__Objective__
Consider the listing below. Extract exactly the lines from the line containing "obj.data.transform(world)" to the line containing "VIEW_WIDTH = 1.6716", both included.

__Source records__
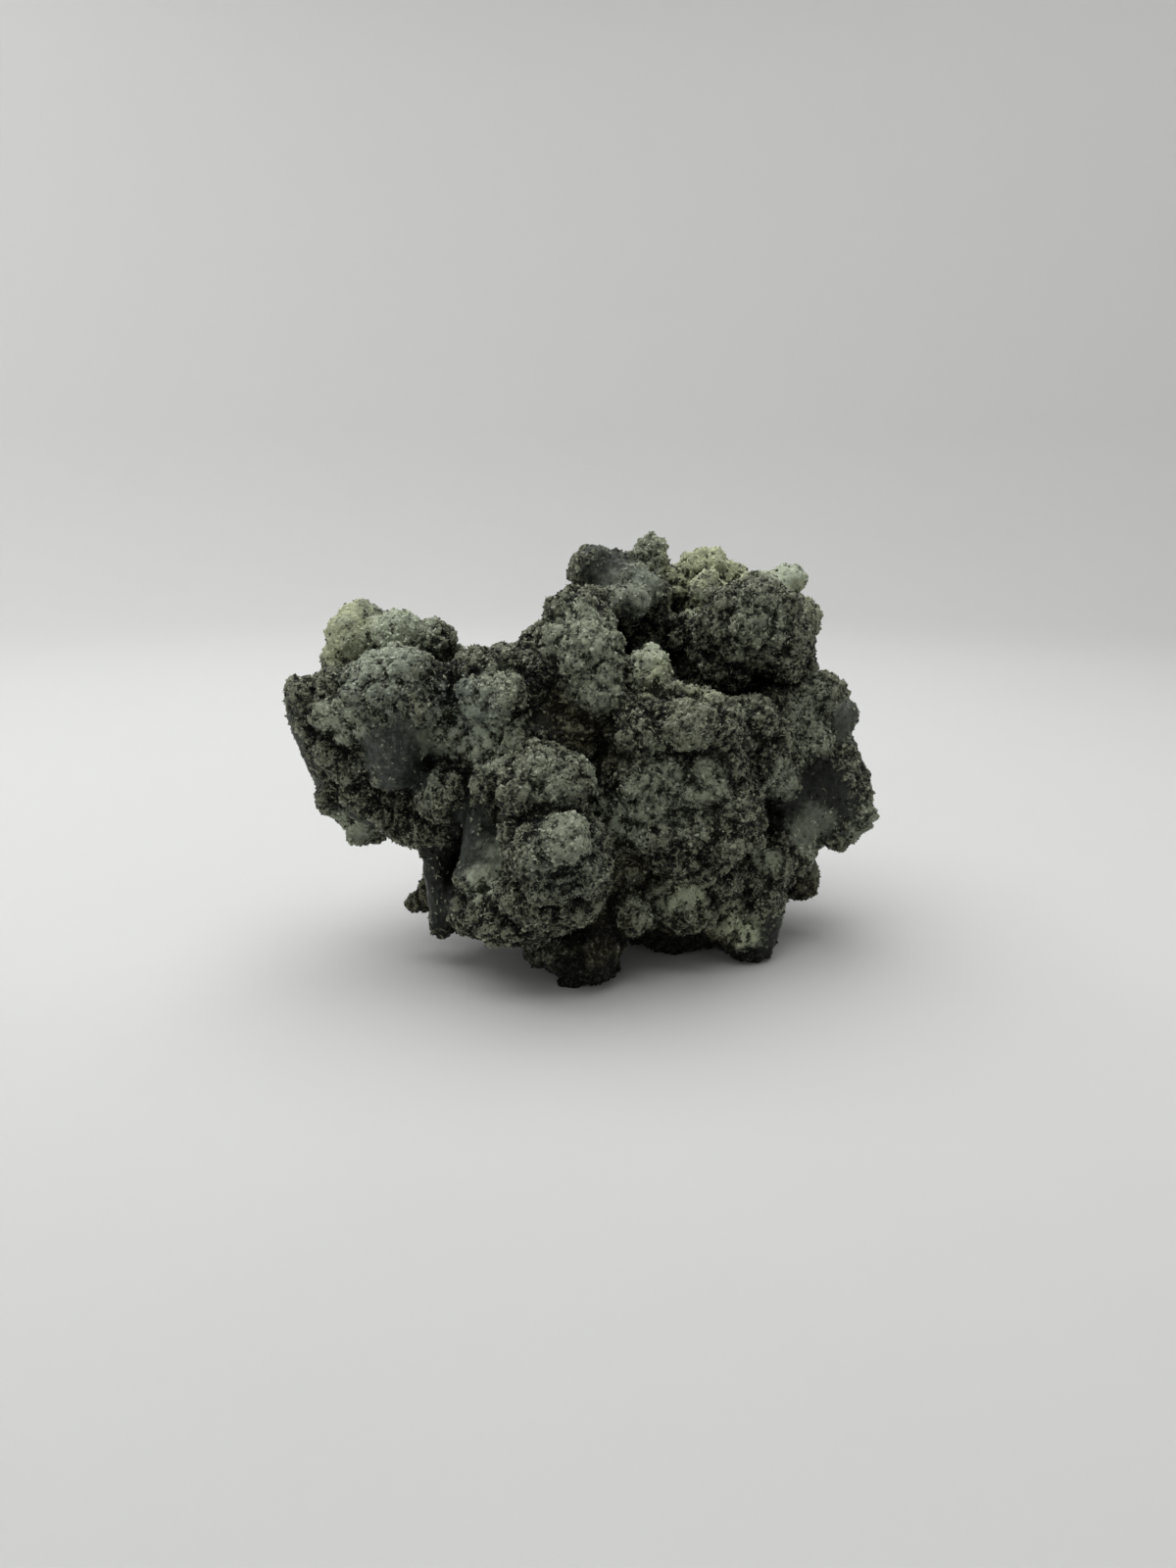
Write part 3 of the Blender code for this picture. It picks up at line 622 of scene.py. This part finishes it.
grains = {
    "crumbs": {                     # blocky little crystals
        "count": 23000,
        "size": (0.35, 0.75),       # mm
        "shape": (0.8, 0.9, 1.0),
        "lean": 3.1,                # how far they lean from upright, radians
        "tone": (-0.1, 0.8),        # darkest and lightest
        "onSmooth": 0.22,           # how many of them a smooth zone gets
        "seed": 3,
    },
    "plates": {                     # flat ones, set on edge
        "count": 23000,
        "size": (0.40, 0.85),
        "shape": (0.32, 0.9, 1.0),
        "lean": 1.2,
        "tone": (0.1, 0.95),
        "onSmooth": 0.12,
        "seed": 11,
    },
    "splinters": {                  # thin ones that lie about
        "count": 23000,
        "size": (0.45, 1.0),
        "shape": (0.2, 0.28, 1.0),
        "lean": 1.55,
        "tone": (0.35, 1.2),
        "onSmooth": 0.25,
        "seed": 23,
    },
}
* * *
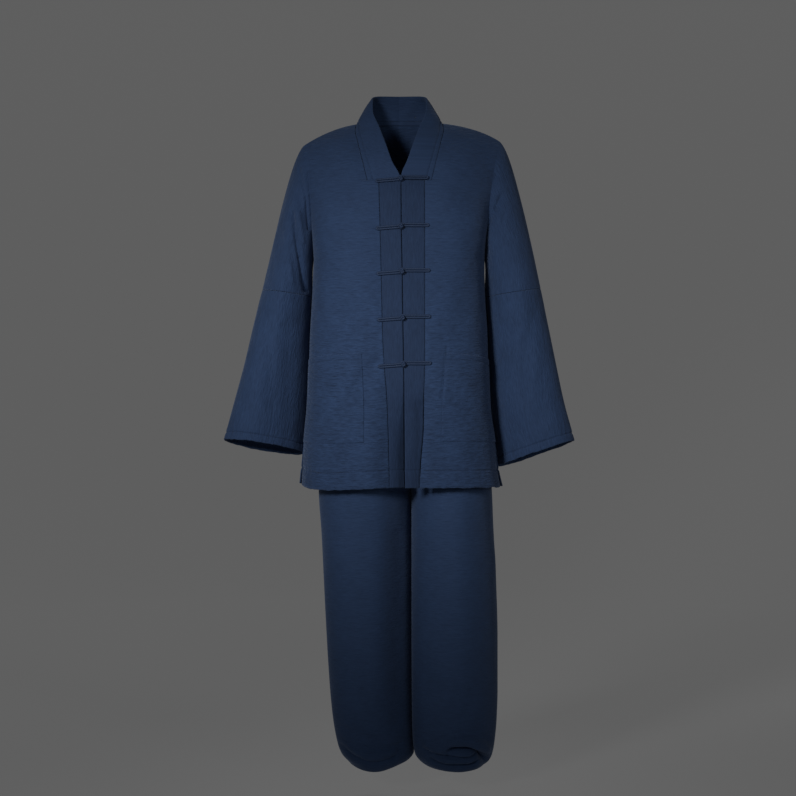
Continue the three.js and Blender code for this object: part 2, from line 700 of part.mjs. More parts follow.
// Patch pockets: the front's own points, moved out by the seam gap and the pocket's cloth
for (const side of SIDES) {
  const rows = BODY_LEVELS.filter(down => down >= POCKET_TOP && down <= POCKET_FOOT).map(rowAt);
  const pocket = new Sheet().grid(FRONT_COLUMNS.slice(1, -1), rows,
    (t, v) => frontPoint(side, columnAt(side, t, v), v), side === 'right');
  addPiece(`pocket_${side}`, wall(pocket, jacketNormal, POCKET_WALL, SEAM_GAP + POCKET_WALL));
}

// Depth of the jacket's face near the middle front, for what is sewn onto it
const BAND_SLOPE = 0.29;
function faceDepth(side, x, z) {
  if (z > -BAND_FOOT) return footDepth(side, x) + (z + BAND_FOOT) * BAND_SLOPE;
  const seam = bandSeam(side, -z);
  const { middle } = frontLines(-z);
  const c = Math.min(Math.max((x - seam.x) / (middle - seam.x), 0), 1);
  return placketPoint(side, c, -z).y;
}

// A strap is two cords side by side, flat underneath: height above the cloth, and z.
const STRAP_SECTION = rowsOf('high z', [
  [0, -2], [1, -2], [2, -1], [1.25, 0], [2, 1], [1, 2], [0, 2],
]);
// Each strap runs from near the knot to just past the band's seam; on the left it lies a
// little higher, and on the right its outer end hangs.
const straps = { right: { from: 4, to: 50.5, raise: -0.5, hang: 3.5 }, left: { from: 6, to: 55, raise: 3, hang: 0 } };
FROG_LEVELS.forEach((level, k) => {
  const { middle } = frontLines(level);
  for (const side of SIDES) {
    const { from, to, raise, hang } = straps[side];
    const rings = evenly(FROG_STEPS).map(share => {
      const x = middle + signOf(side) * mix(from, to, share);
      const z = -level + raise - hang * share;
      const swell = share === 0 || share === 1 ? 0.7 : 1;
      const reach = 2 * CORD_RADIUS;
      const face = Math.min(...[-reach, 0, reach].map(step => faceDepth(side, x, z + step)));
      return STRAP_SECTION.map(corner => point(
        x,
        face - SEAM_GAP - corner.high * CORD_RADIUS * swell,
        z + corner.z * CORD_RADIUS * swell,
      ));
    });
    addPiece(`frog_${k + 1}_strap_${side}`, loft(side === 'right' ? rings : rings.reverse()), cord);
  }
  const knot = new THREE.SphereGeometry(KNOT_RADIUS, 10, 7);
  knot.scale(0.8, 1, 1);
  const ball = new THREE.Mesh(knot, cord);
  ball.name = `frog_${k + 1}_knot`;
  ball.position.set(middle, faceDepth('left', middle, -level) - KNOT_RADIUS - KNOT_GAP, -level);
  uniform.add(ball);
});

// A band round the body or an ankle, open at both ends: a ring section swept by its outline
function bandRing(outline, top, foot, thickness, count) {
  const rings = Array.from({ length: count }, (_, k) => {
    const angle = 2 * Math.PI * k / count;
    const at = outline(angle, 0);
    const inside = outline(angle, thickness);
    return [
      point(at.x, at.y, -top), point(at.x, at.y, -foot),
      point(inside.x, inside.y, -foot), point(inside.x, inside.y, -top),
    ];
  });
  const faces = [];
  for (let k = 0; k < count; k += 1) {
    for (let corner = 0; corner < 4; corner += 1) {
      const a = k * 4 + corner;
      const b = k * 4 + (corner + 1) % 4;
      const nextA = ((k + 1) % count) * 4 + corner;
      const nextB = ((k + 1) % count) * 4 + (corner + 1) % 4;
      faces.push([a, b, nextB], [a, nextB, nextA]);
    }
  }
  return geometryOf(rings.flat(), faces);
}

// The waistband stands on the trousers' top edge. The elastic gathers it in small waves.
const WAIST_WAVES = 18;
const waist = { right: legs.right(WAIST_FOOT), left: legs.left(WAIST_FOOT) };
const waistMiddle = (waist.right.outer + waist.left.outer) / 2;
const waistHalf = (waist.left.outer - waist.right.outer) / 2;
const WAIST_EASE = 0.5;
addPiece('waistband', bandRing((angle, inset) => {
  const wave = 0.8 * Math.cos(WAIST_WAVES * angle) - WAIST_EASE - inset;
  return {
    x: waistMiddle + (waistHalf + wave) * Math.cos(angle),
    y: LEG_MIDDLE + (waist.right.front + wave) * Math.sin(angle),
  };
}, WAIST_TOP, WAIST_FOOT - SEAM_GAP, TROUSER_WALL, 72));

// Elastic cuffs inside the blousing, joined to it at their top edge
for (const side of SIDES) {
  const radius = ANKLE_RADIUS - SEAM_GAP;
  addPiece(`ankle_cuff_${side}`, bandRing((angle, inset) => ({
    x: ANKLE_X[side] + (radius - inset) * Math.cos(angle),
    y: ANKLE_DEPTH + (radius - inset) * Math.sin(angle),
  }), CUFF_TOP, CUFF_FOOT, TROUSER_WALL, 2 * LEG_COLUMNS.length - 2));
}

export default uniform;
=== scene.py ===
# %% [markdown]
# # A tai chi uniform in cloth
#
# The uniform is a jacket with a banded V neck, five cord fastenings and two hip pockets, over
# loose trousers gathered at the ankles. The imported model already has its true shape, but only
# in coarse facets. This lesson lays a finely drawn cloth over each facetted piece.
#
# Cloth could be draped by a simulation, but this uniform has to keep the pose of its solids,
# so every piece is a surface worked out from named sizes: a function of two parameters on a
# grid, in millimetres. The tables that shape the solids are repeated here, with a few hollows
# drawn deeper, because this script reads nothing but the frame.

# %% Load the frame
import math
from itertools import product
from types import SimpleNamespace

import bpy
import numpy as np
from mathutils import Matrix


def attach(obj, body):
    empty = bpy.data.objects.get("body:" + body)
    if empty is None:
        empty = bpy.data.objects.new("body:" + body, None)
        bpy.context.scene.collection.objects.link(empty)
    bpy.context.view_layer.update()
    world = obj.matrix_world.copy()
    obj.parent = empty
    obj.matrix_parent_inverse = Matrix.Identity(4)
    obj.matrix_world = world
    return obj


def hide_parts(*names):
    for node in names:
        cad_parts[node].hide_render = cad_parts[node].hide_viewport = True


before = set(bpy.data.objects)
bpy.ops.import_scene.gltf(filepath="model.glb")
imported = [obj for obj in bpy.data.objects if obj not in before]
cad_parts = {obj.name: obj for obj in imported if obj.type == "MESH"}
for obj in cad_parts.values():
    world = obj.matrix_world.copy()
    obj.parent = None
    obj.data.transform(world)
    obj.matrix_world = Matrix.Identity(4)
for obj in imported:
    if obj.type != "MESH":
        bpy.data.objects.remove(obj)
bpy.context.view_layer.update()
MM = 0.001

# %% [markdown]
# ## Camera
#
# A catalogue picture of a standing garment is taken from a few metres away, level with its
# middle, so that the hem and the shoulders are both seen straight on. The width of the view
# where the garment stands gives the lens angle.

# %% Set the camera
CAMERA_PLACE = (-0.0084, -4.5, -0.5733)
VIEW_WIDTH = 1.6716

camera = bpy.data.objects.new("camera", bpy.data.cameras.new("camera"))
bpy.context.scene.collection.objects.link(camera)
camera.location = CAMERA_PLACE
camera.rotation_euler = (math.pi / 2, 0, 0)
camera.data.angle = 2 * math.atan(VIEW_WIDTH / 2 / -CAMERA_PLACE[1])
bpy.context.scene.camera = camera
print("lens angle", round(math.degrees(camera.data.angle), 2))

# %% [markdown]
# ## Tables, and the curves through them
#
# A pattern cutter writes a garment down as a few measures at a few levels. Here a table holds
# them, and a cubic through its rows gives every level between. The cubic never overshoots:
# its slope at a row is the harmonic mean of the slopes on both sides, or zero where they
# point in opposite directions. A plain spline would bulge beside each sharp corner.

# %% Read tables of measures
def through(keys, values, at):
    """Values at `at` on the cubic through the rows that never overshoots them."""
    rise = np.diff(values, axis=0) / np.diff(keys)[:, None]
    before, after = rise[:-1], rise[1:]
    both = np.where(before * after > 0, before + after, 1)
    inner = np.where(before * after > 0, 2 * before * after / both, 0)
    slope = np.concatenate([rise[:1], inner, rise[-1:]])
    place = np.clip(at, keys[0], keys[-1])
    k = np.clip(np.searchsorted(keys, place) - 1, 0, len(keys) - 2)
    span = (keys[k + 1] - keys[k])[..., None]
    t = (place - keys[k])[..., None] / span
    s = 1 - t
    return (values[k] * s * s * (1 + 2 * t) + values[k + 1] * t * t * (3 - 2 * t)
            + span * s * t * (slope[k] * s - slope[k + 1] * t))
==
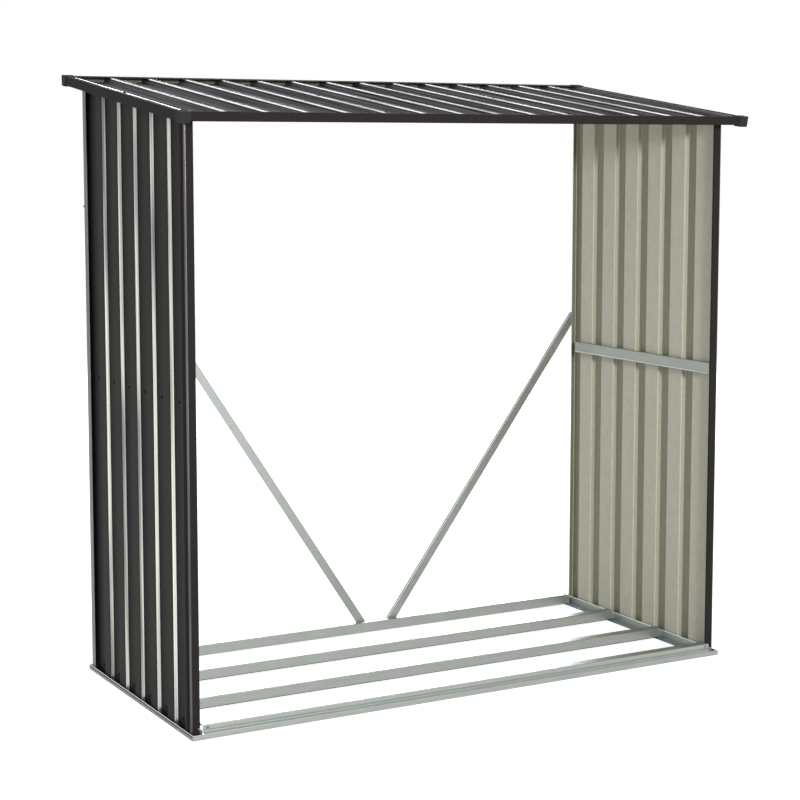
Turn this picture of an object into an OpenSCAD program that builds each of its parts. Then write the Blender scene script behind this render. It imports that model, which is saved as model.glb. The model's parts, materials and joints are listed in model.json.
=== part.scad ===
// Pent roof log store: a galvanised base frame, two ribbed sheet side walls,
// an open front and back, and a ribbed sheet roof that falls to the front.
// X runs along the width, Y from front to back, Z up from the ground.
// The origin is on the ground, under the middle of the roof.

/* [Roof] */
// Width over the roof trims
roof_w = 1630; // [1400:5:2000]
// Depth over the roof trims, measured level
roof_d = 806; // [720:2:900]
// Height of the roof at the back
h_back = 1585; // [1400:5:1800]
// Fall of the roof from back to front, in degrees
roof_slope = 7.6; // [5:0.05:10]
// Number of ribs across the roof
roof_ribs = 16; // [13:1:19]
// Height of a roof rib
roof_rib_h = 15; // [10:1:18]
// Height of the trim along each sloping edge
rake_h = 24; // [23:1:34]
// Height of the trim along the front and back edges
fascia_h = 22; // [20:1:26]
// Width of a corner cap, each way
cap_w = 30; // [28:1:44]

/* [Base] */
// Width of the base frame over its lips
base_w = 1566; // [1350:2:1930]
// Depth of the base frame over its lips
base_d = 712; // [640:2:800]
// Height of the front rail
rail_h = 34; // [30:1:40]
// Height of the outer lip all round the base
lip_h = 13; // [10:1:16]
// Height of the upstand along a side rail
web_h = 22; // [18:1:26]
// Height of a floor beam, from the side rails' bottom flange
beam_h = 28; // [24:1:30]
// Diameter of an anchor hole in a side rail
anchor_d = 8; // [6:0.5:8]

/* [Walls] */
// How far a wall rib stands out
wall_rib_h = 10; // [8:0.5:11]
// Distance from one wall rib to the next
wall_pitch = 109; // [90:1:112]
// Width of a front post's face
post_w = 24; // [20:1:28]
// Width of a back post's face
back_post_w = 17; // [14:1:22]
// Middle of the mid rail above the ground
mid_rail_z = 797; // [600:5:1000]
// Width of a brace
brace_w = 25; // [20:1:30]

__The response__
    obj.data.transform(world)
    obj.matrix_world = Matrix.Identity(4)
for obj in imported:
    if obj.type != "MESH":
        bpy.data.objects.remove(obj)
bpy.context.view_layer.update()
MM = 0.001

# %% [markdown]
# ## Camera
#
# A catalogue picture of a standing garment is taken from a few metres away, level with its
# middle, so that the hem and the shoulders are both seen straight on. The width of the view
# where the garment stands gives the lens angle.

# %% Set the camera
CAMERA_PLACE = (-0.0084, -4.5, -0.5733)
VIEW_WIDTH = 1.6716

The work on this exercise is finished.